Count of null values on:

 * **`Product_Category_2`**:   173638
 * **`Product_Category_3`**:   383247


---

###### Removing null values

In [0]:
train_data = train_data.dropna()

In [0]:
# Verifying it

### null values in each column
for c in train_data.columns:
    # define the condition
    missing_values = F.isnull(c)
    
    # filter the data with condition and count the number of data points
    Count_of_missing_values = train_data.filter(missing_values).count()
    
    # print the result
    print(c, Count_of_missing_values)

---------

3.How many distinct values per column?

In [0]:
# distinct values in each column
distinctcols = train_data.agg(*(F.countDistinct(F.col(c)).alias(c) for c in train_data.columns))
distinctDF = pd.DataFrame(distinctcols.collect(), columns= distinctcols.schema.names)
distinctDF.head()

Unnamed: 0,User_ID,Product_ID,Gender,Age,Occupation,City_Category,Stay_In_Current_City_Years,Marital_Status,Product_Category_1,Product_Category_2,Product_Category_3,Purchase
0,5870,528,2,7,21,3,5,2,12,14,15,13876


---

 - There are 5870 unique values in the `User_ID` column.
 - There are 528 unique values in the `Product_ID` column.
 - Gender has 2 distinct values, age has 7, City_Category has 3,  Stay_In_Current_City_Years has 5, marital_status has 5
 - Occupation has 21 unique values, Product_Category_1 has 12, Product_Category_2 has 14, Product_Category_3 has 15
---

---

4.Count category values within each of the following column:

● Gender
● Age
● City_Category
● Stay_In_Current_City_Years
● Marital_Status

In [0]:
# number of datapoints with each gender
top_gender = train_data.groupBy("Gender").agg(F.count("Gender").alias("gender_count"), F.round((F.count("Gender")/train_data.count())*100, 4).alias("percentage"))

top_gender.show()

In [0]:
# number of datapoints with each Age Bins
top_Age_bins = train_data.groupBy("Age").agg(F.count("Age").alias("Age_bin_count"), F.round((F.count("Age")/train_data.count())*100, 4).alias("percentage"))


top_Age_bins.show()

In [0]:
# number of datapoints with each City_Category
top_City_Category = train_data.groupBy("City_Category").agg(F.count("City_Category").alias("City_Category_count"), F.round((F.count("City_Category")/train_data.count())*100, 4).alias("percentage"))

top_City_Category.show()

In [0]:
# number of datapoints with each Stay_In_Current_City_Years
top_Stay_In_Current_City_Years = train_data.groupBy("Stay_In_Current_City_Years").agg(F.count("Stay_In_Current_City_Years").alias("Stay_In_Current_City_Years_count"), F.round((F.count("Stay_In_Current_City_Years")/train_data.count())*100, 4).alias("percentage"))

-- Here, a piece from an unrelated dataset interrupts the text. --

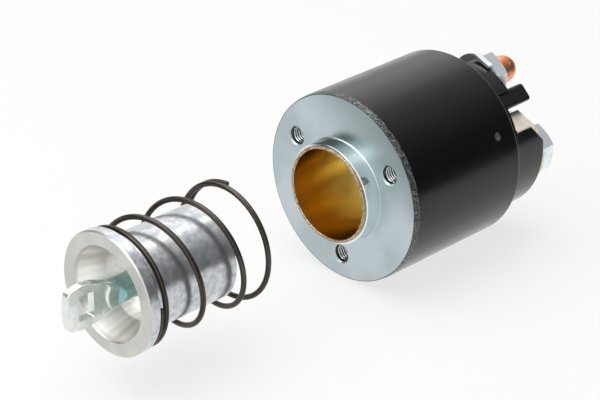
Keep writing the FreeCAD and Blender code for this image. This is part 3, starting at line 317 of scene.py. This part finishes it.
# The eye gets a warm gold that pales with depth, inside a dull speckled ring.
brass = new_material("drawn_brass_with_dulled_rim", Metallic=1.0)
rim = ramp(brass, position(brass, "X"), RIM_BACK + 0.0003, RIM_BACK - 0.0001)
gold = colours(brass, ramp(brass, position(brass, "X"), 0.0, 0.018), "#CF9538", "#FFF3A0")
dulled = colours(brass, ramp(brass, noise(brass, 0.0004), 0.42, 0.6), "#C8B79E", "#8A785E")
feed(brass,
     Base_Color=colours(brass, rim, gold, dulled),
     Roughness=ramp(brass, rim, 0.0, 1.0, 0.24, 0.42),
     Normal=relief(brass, noise(brass, 0.0009), 0.000003))
dress(brass, "plunger_sleeve", "blade_rivet")


# Bobbin, windings, core and core plate: the magnet inside the case, stacked between the
# front plate and the cap. Moulded nylon, two layers of enamelled wire and turned soft iron.
WIRE_PITCH = 0.0011

# The eye gets a waxy cream, a little clouded.
nylon = new_material("moulded_natural_nylon", IOR=1.53, Roughness=0.45)
feed(nylon,
     Base_Color=colours(nylon, ramp(nylon, noise(nylon, 0.003), 0.3, 0.7), "#DDD5BF", "#CFC4A8"),
     Normal=relief(nylon, noise(nylon, 0.0004), 0.000006))
dress(nylon, "bobbin", "front_bush", "rear_bush")

# The eye gets rows of glossy red-brown wire. The wave repeats every 2 pi / (20 scale) metres,
# so this scale gives about one row a turn of wire.
wire_copper = new_material("enamelled_copper_wire", Metallic=1.0, Roughness=0.3, Coat_Weight=0.6)
rows = add(wire_copper, "TexWave", {"Scale": 1.0 / (math.pi * WIRE_PITCH), "Distortion": 0.0},
           {"Vector": position(wire_copper)}, wave_type="BANDS", bands_direction="X")
feed(wire_copper,
     Base_Color=colours(wire_copper, noise(wire_copper, 0.004), "#B5602C", "#8E441C"),
     Normal=relief(wire_copper, rows.outputs["Fac"], 0.00025))
dress(wire_copper, "pull_in_winding", "hold_in_winding")


def turned_marks(material, pitch):
    """Fine rings about the bore's axis: a wave of the distance from it, pitch metres apart."""
    cycles = add(material, "Math", {1: 2 * math.pi / pitch}, {0: from_axis(material)}, operation="MULTIPLY")
    return add(material, "Math", links={0: cycles.outputs["Value"]}, operation="SINE").outputs["Value"]


# The eye gets a pale bare metal whose turning rings draw the light into fans.
iron = new_material("turned_soft_iron", Metallic=1.0)
feed(iron,
     Base_Color=colours(iron, ramp(iron, noise(iron, 0.005), 0.35, 0.65), "#E2E3DE", "#CCCDCA"),
     Roughness=ramp(iron, noise(iron, 0.001), 0.3, 0.7, 0.28, 0.38),
     Normal=relief(iron, turned_marks(iron, 0.00025), 0.0000025))
dress(iron, "fixed_core", "core_plate", "contact_rod", "spring_seat")


# Seal and terminal cap: a rubber ring, and a cap moulded in black phenolic, clamped by the
# case's rear lip. The cap carries the tower and the block under the terminals and the
# barrier between them, and has the gloss of a polished mould.
# The eye gets a dull, fine-grained black.
rubber = new_material("punched_nitrile_rubber", IOR=1.52, Roughness=0.6)
feed(rubber,
     Base_Color=colours(rubber, noise(rubber, 0.002), "#141414", "#1D1D1C"),
     Normal=relief(rubber, noise(rubber, 0.0004), 0.00001))
dress(rubber, "cap_seal")

# The eye gets a glossy brown-black with faint lines of flow.
phenolic = new_material("moulded_phenolic", IOR=1.5)
flow = noise(phenolic, 0.007, detail=5.0)
feed(phenolic,
     Base_Color=colours(phenolic, ramp(phenolic, flow, 0.35, 0.7), "#0C0A09", "#171411"),
     Roughness=ramp(phenolic, flow, 0.3, 0.7, 0.1, 0.18),
     Normal=relief(phenolic, noise(phenolic, 0.003), 0.00001))
dress(phenolic, "terminal_cap")


# Terminal studs: M8 copper screws with rolled threads under their nuts and a smooth domed
# pilot at the tip, held in the cap's wall by their flat contact heads. Each is a turned
# mesh with its thread, in place of the plain CAD stud.
STUD_RADIUS = 0.0040
STUD_ROOT = 0.0034
STUD_PITCH = 0.00125
STUD_DOME = 0.0042
STUD_PILOT = 0.0078
STUD_HEAD = 0.0046
STUD_HEAD_THICKNESS = 0.0028
STUD_HEAD_BEVEL = 0.0001
STUD_HEAD_FACE = 0.98
STUD_PLAIN = 0.0040
STUD_RING_GAP = 0.00005
STUD_POINTS = 64
STUD_STEPS = 12
DOME_RINGS = 18
DOME_END = 0.995


def terminal_stud(name):
    """Turned stud: radius = outside - (outside - root) * (1 - tooth(x / pitch - angle)), plain
    at the head and at the pilot, which ends in a quarter-ellipse dome."""
    low, high = [Vector(corner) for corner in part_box(name)]
    across, height = (low.y + high.y) / 2, (low.z + high.z) / 2
    angle = np.linspace(0, 2 * np.pi, STUD_POINTS, endpoint=False)[None, :]
    shank = low.x + STUD_HEAD_THICKNESS
    along = np.arange(shank, high.x - STUD_DOME, STUD_PITCH / STUD_STEPS)[:, None]
    threaded = np.clip((along - shank - STUD_PLAIN) / STUD_PITCH, 0, 1)
    threaded *= np.clip((high.x - STUD_PILOT - along) / STUD_PITCH, 0, 1)
    cut = (STUD_RADIUS - STUD_ROOT) * (1 - tooth(along / STUD_PITCH - angle / (2 * np.pi))) * threaded
    body = STUD_RADIUS - cut
    rise = np.linspace(0, DOME_END, DOME_RINGS)[:, None]
    dome = along[-1] + (high.x - along[-1]) * np.sin(rise * np.pi / 2)
    tip = STUD_RADIUS * np.cos(rise * np.pi / 2) + 0 * angle
    head = np.array([[STUD_HEAD_FACE], [1.0], [1.0]]) * STUD_HEAD + 0 * angle
    head_along = np.array([[low.x], [low.x + STUD_HEAD_BEVEL], [shank - STUD_RING_GAP]])
    radius = np.concatenate([head, body, tip])
    places = np.concatenate([head_along, along, dome])
    rings = np.stack([places + 0 * angle, across + radius * np.cos(angle),
                      height + radius * np.sin(angle)], axis=-1)
    piece = skin(name + "_threaded", rings, "housing", smooth_under=50.0)
    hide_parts(name)
    return piece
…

top_Stay_In_Current_City_Years.show()

In [0]:
# number of datapoints with each Marital_Status
top_Marital_Status = train_data.groupBy("Marital_Status").agg(F.count("Marital_Status").alias("Marital_Status_count"), F.round((F.count("Marital_Status")/train_data.count())*100, 4).alias("percentage"))

top_Marital_Status.show()

---

5.Calculate average Purchase for each of the following columns:


● Gender
● Age
● City_Category
● Stay_In_Current_City_Years
● Marital_Status

In [0]:
%python

# Gender

Avg_Purchase_Amount_Gender = spark.sql("""

SELECT Gender, avg(Purchase) as Avg_Purchase_Amount_Gender
FROM train_table 
group by Gender

""")

Avg_Purchase_Amount_Gender.show()

In [0]:
%python

# Age

Avg_Purchase_Amount_Age = spark.sql("""

SELECT Age, avg(Purchase) as Avg_Purchase_Amount_Age
FROM train_table 
group by Age
order by Age

""")

Avg_Purchase_Amount_Age.show()

In [0]:
%python

# City_Category

Avg_Purchase_Amount_City_Category = spark.sql("""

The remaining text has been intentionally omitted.